Социальные судьбы средних евреев определялись их вечной неспособностью принять решение. А общество определенно не принуждало их сделать выбор, поскольку именно такая двойственность ситуации и двойственность их характера делали привлекательными отношения с евреями. Большинство ассимилированных евреев жили, таким образом, в полумраке удач и злоключений и с достоверностью знали лишь о том, что как успех, так и неудачи были нерасторжимо связаны с тем фактом, что они евреи. Для них еврейский вопрос утратил раз и навсегда всякое политическое значение. Но тем более тиранически он вторгался в их частную жизнь и оказывал воздействие на принятие личных решений. Выражение: «Человек на улице и еврей дома» — стало горькой реальностью: политические проблемы превращались во что-то буквально извращенное, когда евреи пытались решить их посредством внутреннего опыта и приватных эмоций. Приватная жизнь корежилась вплоть до полной бесчеловечности — например, в вопросе смешанных браков, — когда тяжкое бремя нерешенных проблем общественного характера втискивалось в пределы приватного существования, которое гораздо легче управляется непредсказуемыми законами страсти, чем посредством рассчитанной политики.

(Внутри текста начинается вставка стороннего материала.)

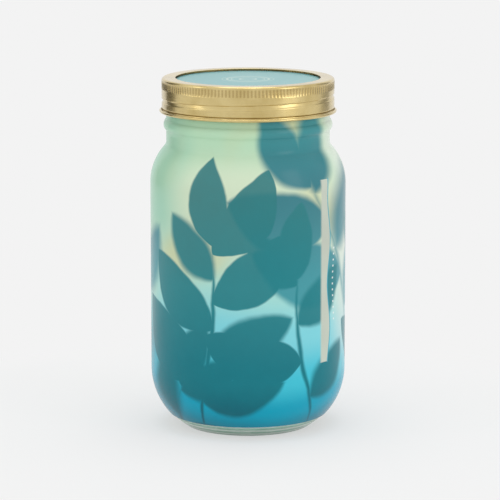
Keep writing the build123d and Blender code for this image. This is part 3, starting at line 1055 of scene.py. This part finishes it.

Было совсем нелегко не напоминать «еврея вообще» и в то же время оставаться евреем, делать вид, что ты не похож на евреев и при этом достаточно отчетливо показывать, что ты еврей. Средний еврей, не являвшийся ни парвеню, ни «сознательным парией» (Бернар Лазар) мог только делать упор на свое бессодержательное чувство отличия, продолжавшее получать различное интерпретационное наполнение со всеми его психологическими нюансами и вариациями от внутренней отстраненности до социального отчуждения. Пока мир был более или менее спокойным, такая установка срабатывала неплохо и для целых поколений превратилась в modus vivendi. Концентрация на искусственно усложненной внутренней жизни помогала евреям соответствовать необоснованным требованиям общества, быть чем-то незнакомым и волнующим, развить в себе известную непосредственность самовыражения и самопредставления, что изначально было свойствами актера и виртуозов, т. е. людей, которых общество всегда наполовину отвергало и которыми всегда наполовину восхищалось. Ассимилированные евреи, наполовину гордившиеся и наполовину стыдившиеся своей еврейскости, очевидно, находились в этой категории.